--- THE TASK ---
Give the data below again, word for word.

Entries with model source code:
## begin

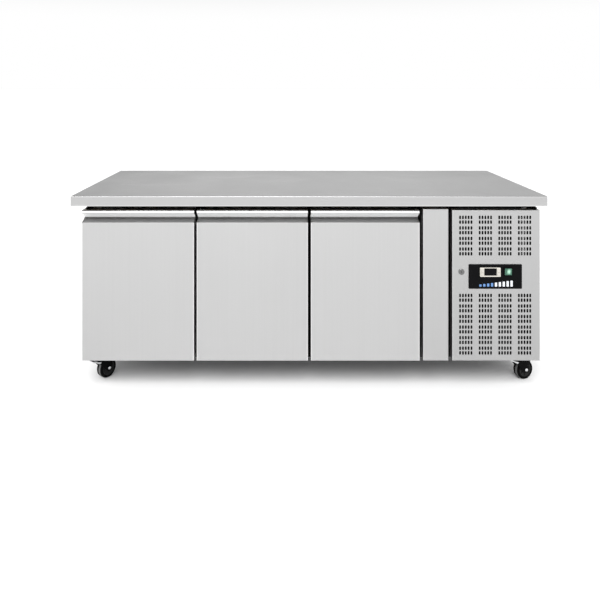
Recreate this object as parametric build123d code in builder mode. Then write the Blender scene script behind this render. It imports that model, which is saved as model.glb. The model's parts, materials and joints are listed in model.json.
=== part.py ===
from build123d import *
import math
import os

# A low, three-door refrigerated worktop on casters, in millimetres.
# +Z is up, the doors face -Y, and the origin is the centre of the footprint on the floor.
# Three insulated doors close the storage on the left. A blanking panel covers the
# evaporator, and a hinged, perforated panel on the right covers the machine room.

# ---- Overall ----
WIDTH = 1800
DEPTH = 700
HEIGHT = 750
WORKTOP_THICK = 38
WORKTOP_ARRIS = 1.8
WORKTOP_LIP = 25
SHEET = 1.0
FRONT = -DEPTH / 2
BACK = DEPTH / 2
UNDERSIDE = HEIGHT - WORKTOP_THICK

# ---- Cabinet body ----
BODY_LEFT = -864
BODY_RIGHT = 879
BODY_BACK = 340
BASE_BOTTOM = 106
BASE_THICK = 2
BASE_TOP = BASE_BOTTOM + BASE_THICK
FOAM = 53
MACHINE_LEFT = 545
FOAM_RIGHT = 505
FLOOR_TOP = BASE_TOP + FOAM + 2 * SHEET
CEILING = UNDERSIDE - FOAM - 2 * SHEET
INSIDE_LEFT = BODY_LEFT + FOAM + 2 * SHEET
INSIDE_BACK = BODY_BACK - FOAM - 2 * SHEET

# ---- Doors, seen from the front ----
DOOR_FRONT = FRONT + 20
DOOR_BOTTOM = 121
DOOR_TOP = 693
DOOR_EDGES = [(-864, -437), (-426.5, -3.5), (8, 421.5)]
DOOR_HINGED_LEFT = [True, True, False]
DOOR_BODY = 48
DOOR_BACK = DOOR_FRONT + DOOR_BODY
LINER_SHEET = 2
LINER_BACK = DOOR_BACK + LINER_SHEET
EDGE_RADIUS = 2

# ---- Finger groove along the top of each door ----
GROOVE_BOTTOM = 646
GROOVE_APEX = 660
GROOVE_TOP = 682
GROOVE_DEPTH = 38
LIP_CHAMFER = 5

# ---- Front frame, gaskets and hinges ----
FRAME_FRONT = LINER_BACK + 12
FRAME_THICK = 18
FRAME_BACK = FRAME_FRONT + FRAME_THICK
OPENING_BOTTOM = 168
OPENING_TOP = 650
OPENING_INSET = 36
GASKET_INSET = 20
GASKET_WIDTH = 14
GASKET_THICK = 11.7
GASKET_BEVEL = 2
PLINTH_CLEARANCE = 5
PLINTH_HEIGHT = 10
PLINTH_CORNER = 12
PLINTH_BEVEL = 3
MACHINE_FRAME_BAR = 20
PIN_INSET = 18
PIN_Y = DOOR_FRONT + PIN_INSET
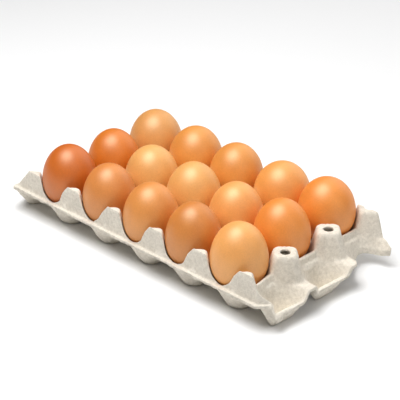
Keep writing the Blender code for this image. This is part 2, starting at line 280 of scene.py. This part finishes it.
def end_walls(x, y, inner):
    """Close the partial pockets at both ends with a low outer wall."""
    inside = np.minimum(x - left_edge(y), right_edge(y) - x)
    lip = LIP_HEIGHT - LIP_SLOPE * np.maximum(inside - LIP_WIDTH, 0.0)
    torn = (x > MIDDLE_X) & (y > TEAR_START_Y)
    return np.where(torn, inner, np.maximum(inner, lip))


def egg_sizes():
    """Radius, upper length, middle height and place of each egg, from its CAD box."""
    sizes = {}
    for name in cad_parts:
        if name.startswith("egg_"):
            low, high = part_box(name)
            radius = (high.x - low.x) / 2.0 / MM
            middle_z = low.z / MM + EGG_LOWER_LENGTH
            egg_x = (low.x + high.x) / 2.0 / MM + MIDDLE_X
            egg_y = (low.y + high.y) / 2.0 / MM + MIDDLE_Y
            sizes[name] = (radius, high.z / MM - middle_z, middle_z, egg_x, egg_y)
    return sizes


def egg_underside(x, y):
    """Height of the eggs' lower halves, less the clearance, where there are eggs."""
    lowest = np.full(np.shape(x), np.inf)
    for radius, _, middle_z, egg_x, egg_y in EGGS.values():
        share = np.hypot(x - egg_x, y - egg_y) / (radius + EGG_CLEARANCE)
        drop = (EGG_LOWER_LENGTH + EGG_CLEARANCE) * np.sqrt(np.maximum(1.0 - share**2, 0.0))
        lowest = np.where(share < 1.0, np.minimum(lowest, middle_z - drop), lowest)
    return lowest


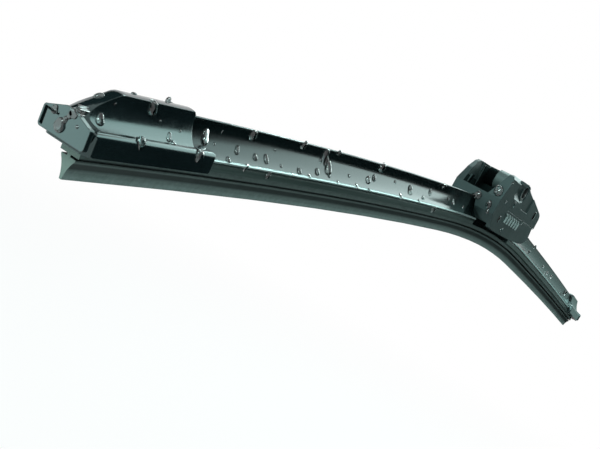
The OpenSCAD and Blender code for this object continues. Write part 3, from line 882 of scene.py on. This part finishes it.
def soft_box(name, at, size, brightness):
    """A rectangular area lamp that faces the middle; brightness 1 mirrors as plain white."""
    lamp = bpy.data.lights.new(name, "AREA")
    lamp.shape = "RECTANGLE"
    lamp.size, lamp.size_y = size
    lamp.color = cool
    lamp.energy = brightness * white_watts_per_area * size[0] * size[1]
    box = bpy.data.objects.new(name, lamp)
    box.location = at
    box.rotation_euler = (middle - at).to_track_quat("-Z", "Y").to_euler()
    box.visible_camera = False
    scene.collection.objects.link(box)


def card(name, at, facing, size, lets_through, only_mirrored):
    """A card that lets a share of the light through, none if black; the camera sees past it."""
    turn = Vector(facing).to_track_quat("Z", "Y").to_matrix().to_4x4()
    made = flat_sheet(name, size, Matrix.Translation(at) @ turn)
    material, tree, shader = finish_of(name, {})
    gel = node(tree, "ShaderNodeBsdfTransparent", {}, {"Color": (*lets_through, 1)})
    tree.links.new(gel.out().socket, tree.nodes["Material Output"].inputs["Surface"])
    made.data.materials.append(material)
    made.visible_camera = False
    if only_mirrored:
        made.visible_diffuse = made.visible_transmission = made.visible_shadow = False


lamps = [
    ("key", Vector((1.05, -0.22, 0.8)), (1.2, 1.04), 2.4),
    ("spark", at_angles(6, 41.5, 1.3), (0.16, 0.16), 40.0),
    ("top", Vector((0.5, 0.5, 1.1)), (0.5, 0.5), 3.0),
    ("front", Vector((-1.4, -0.1, 0.75)), (0.5, 0.5), 13.0),
    ("low", Vector((-0.6, 0.37, -0.17)), (0.4, 0.28), 1.4),
]
cards = [
    ("flag", Vector((1.228, -1.139, 0.06)), (-0.76, 0.65, 0), (1.67, 0.72), black, False),
    ("wall", Vector((0.468, -1.09, 0.5)), (-0.583, 0.813, 0), (1.06, 1.6), black, False),
    ("scrim", Vector((1.99, -0.18, 0.05)), (-1, 0.1, 0), (0.7, 0.7), tinted, False),
    ("roof", Vector((-0.07, 0.82, 1.0)), (-0.13, -0.63, -0.77), (0.9, 0.9), black, True),
    ("table", Vector((0.75, -0.5, low.z - table_drop)), (0, 0, 1), (1.5, 1.5), black, True),
]
for row in lamps:
    soft_box(*row)
for row in cards:
    card(*row)
print("lamps:", len(lamps), "and cards:", len(cards))
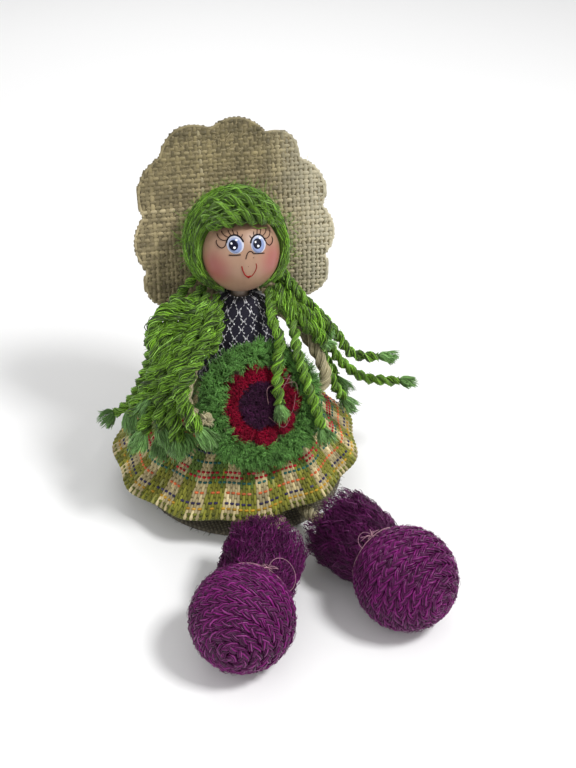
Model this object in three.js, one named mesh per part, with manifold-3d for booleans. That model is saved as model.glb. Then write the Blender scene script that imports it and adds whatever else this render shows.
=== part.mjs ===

## end

--- COMPLETE RESPONSE ---
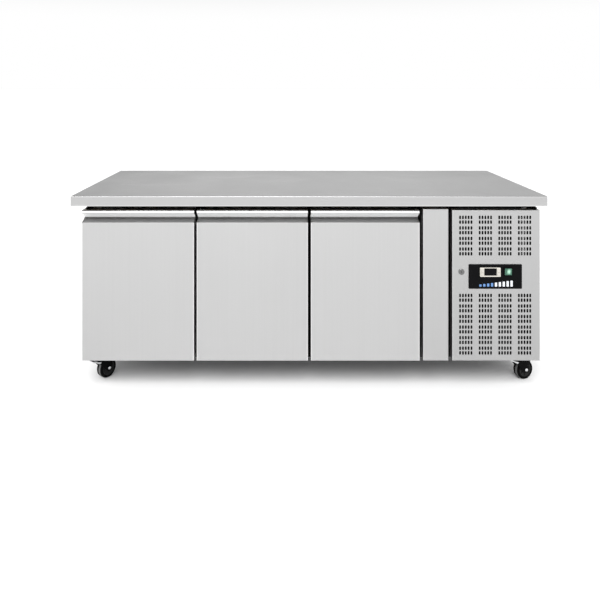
Recreate this object as parametric build123d code in builder mode. Then write the Blender scene script behind this render. It imports that model, which is saved as model.glb. The model's parts, materials and joints are listed in model.json.
=== part.py ===
from build123d import *
import math
import os

# A low, three-door refrigerated worktop on casters, in millimetres.
# +Z is up, the doors face -Y, and the origin is the centre of the footprint on the floor.
# Three insulated doors close the storage on the left. A blanking panel covers the
# evaporator, and a hinged, perforated panel on the right covers the machine room.

# ---- Overall ----
WIDTH = 1800
DEPTH = 700
HEIGHT = 750
WORKTOP_THICK = 38
WORKTOP_ARRIS = 1.8
WORKTOP_LIP = 25
SHEET = 1.0
FRONT = -DEPTH / 2
BACK = DEPTH / 2
UNDERSIDE = HEIGHT - WORKTOP_THICK

# ---- Cabinet body ----
BODY_LEFT = -864
BODY_RIGHT = 879
BODY_BACK = 340
BASE_BOTTOM = 106
BASE_THICK = 2
BASE_TOP = BASE_BOTTOM + BASE_THICK
FOAM = 53
MACHINE_LEFT = 545
FOAM_RIGHT = 505
FLOOR_TOP = BASE_TOP + FOAM + 2 * SHEET
CEILING = UNDERSIDE - FOAM - 2 * SHEET
INSIDE_LEFT = BODY_LEFT + FOAM + 2 * SHEET
INSIDE_BACK = BODY_BACK - FOAM - 2 * SHEET

# ---- Doors, seen from the front ----
DOOR_FRONT = FRONT + 20
DOOR_BOTTOM = 121
DOOR_TOP = 693
DOOR_EDGES = [(-864, -437), (-426.5, -3.5), (8, 421.5)]
DOOR_HINGED_LEFT = [True, True, False]
DOOR_BODY = 48
DOOR_BACK = DOOR_FRONT + DOOR_BODY
LINER_SHEET = 2
LINER_BACK = DOOR_BACK + LINER_SHEET
EDGE_RADIUS = 2

# ---- Finger groove along the top of each door ----
GROOVE_BOTTOM = 646
GROOVE_APEX = 660
GROOVE_TOP = 682
GROOVE_DEPTH = 38
LIP_CHAMFER = 5

# ---- Front frame, gaskets and hinges ----
FRAME_FRONT = LINER_BACK + 12
FRAME_THICK = 18
FRAME_BACK = FRAME_FRONT + FRAME_THICK
OPENING_BOTTOM = 168
OPENING_TOP = 650
OPENING_INSET = 36
GASKET_INSET = 20
GASKET_WIDTH = 14
GASKET_THICK = 11.7
GASKET_BEVEL = 2
PLINTH_CLEARANCE = 5
PLINTH_HEIGHT = 10
PLINTH_CORNER = 12
PLINTH_BEVEL = 3
MACHINE_FRAME_BAR = 20
PIN_INSET = 18
PIN_Y = DOOR_FRONT + PIN_INSET
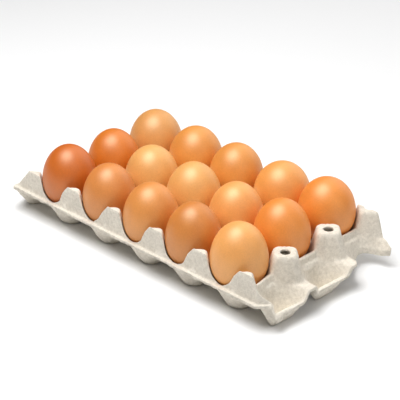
Keep writing the Blender code for this image. This is part 2, starting at line 280 of scene.py. This part finishes it.
def end_walls(x, y, inner):
    """Close the partial pockets at both ends with a low outer wall."""
    inside = np.minimum(x - left_edge(y), right_edge(y) - x)
    lip = LIP_HEIGHT - LIP_SLOPE * np.maximum(inside - LIP_WIDTH, 0.0)
    torn = (x > MIDDLE_X) & (y > TEAR_START_Y)
    return np.where(torn, inner, np.maximum(inner, lip))


def egg_sizes():
    """Radius, upper length, middle height and place of each egg, from its CAD box."""
    sizes = {}
    for name in cad_parts:
        if name.startswith("egg_"):
            low, high = part_box(name)
            radius = (high.x - low.x) / 2.0 / MM
            middle_z = low.z / MM + EGG_LOWER_LENGTH
            egg_x = (low.x + high.x) / 2.0 / MM + MIDDLE_X
            egg_y = (low.y + high.y) / 2.0 / MM + MIDDLE_Y
            sizes[name] = (radius, high.z / MM - middle_z, middle_z, egg_x, egg_y)
    return sizes


def egg_underside(x, y):
    """Height of the eggs' lower halves, less the clearance, where there are eggs."""
    lowest = np.full(np.shape(x), np.inf)
    for radius, _, middle_z, egg_x, egg_y in EGGS.values():
        share = np.hypot(x - egg_x, y - egg_y) / (radius + EGG_CLEARANCE)
        drop = (EGG_LOWER_LENGTH + EGG_CLEARANCE) * np.sqrt(np.maximum(1.0 - share**2, 0.0))
        lowest = np.where(share < 1.0, np.minimum(lowest, middle_z - drop), lowest)
    return lowest


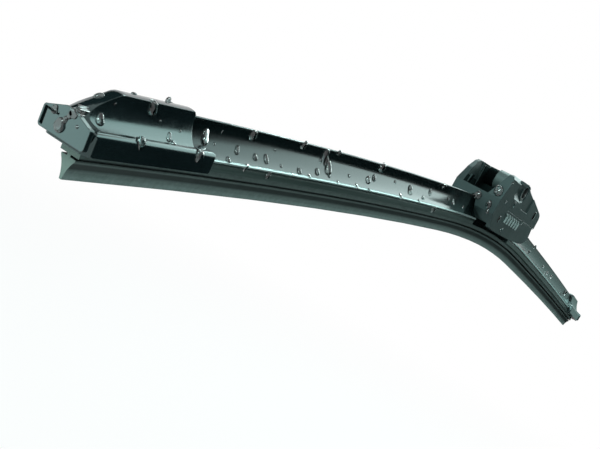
The OpenSCAD and Blender code for this object continues. Write part 3, from line 882 of scene.py on. This part finishes it.
def soft_box(name, at, size, brightness):
    """A rectangular area lamp that faces the middle; brightness 1 mirrors as plain white."""
    lamp = bpy.data.lights.new(name, "AREA")
    lamp.shape = "RECTANGLE"
    lamp.size, lamp.size_y = size
    lamp.color = cool
    lamp.energy = brightness * white_watts_per_area * size[0] * size[1]
    box = bpy.data.objects.new(name, lamp)
    box.location = at
    box.rotation_euler = (middle - at).to_track_quat("-Z", "Y").to_euler()
    box.visible_camera = False
    scene.collection.objects.link(box)


def card(name, at, facing, size, lets_through, only_mirrored):
    """A card that lets a share of the light through, none if black; the camera sees past it."""
    turn = Vector(facing).to_track_quat("Z", "Y").to_matrix().to_4x4()
    made = flat_sheet(name, size, Matrix.Translation(at) @ turn)
    material, tree, shader = finish_of(name, {})
    gel = node(tree, "ShaderNodeBsdfTransparent", {}, {"Color": (*lets_through, 1)})
    tree.links.new(gel.out().socket, tree.nodes["Material Output"].inputs["Surface"])
    made.data.materials.append(material)
    made.visible_camera = False
    if only_mirrored:
        made.visible_diffuse = made.visible_transmission = made.visible_shadow = False


lamps = [
    ("key", Vector((1.05, -0.22, 0.8)), (1.2, 1.04), 2.4),
    ("spark", at_angles(6, 41.5, 1.3), (0.16, 0.16), 40.0),
    ("top", Vector((0.5, 0.5, 1.1)), (0.5, 0.5), 3.0),
    ("front", Vector((-1.4, -0.1, 0.75)), (0.5, 0.5), 13.0),
    ("low", Vector((-0.6, 0.37, -0.17)), (0.4, 0.28), 1.4),
]
cards = [
    ("flag", Vector((1.228, -1.139, 0.06)), (-0.76, 0.65, 0), (1.67, 0.72), black, False),
    ("wall", Vector((0.468, -1.09, 0.5)), (-0.583, 0.813, 0), (1.06, 1.6), black, False),
    ("scrim", Vector((1.99, -0.18, 0.05)), (-1, 0.1, 0), (0.7, 0.7), tinted, False),
    ("roof", Vector((-0.07, 0.82, 1.0)), (-0.13, -0.63, -0.77), (0.9, 0.9), black, True),
    ("table", Vector((0.75, -0.5, low.z - table_drop)), (0, 0, 1), (1.5, 1.5), black, True),
]
for row in lamps:
    soft_box(*row)
for row in cards:
    card(*row)
print("lamps:", len(lamps), "and cards:", len(cards))
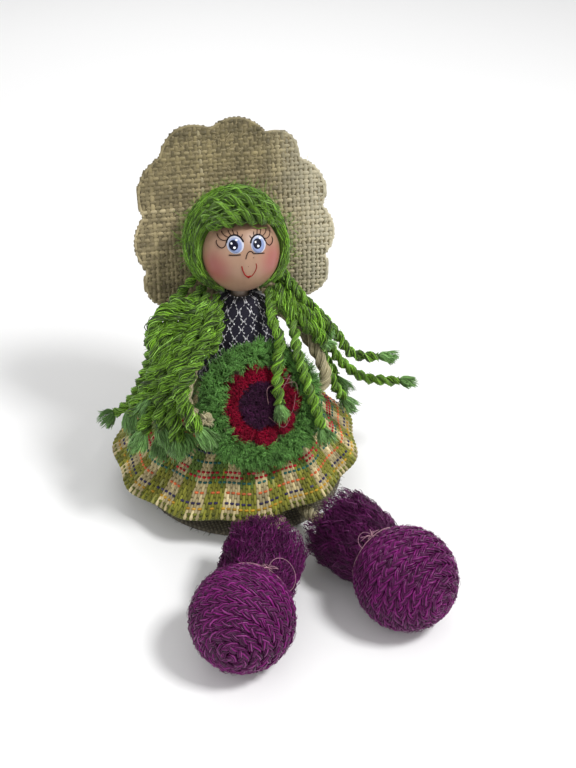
Model this object in three.js, one named mesh per part, with manifold-3d for booleans. That model is saved as model.glb. Then write the Blender scene script that imports it and adds whatever else this render shows.
=== part.mjs ===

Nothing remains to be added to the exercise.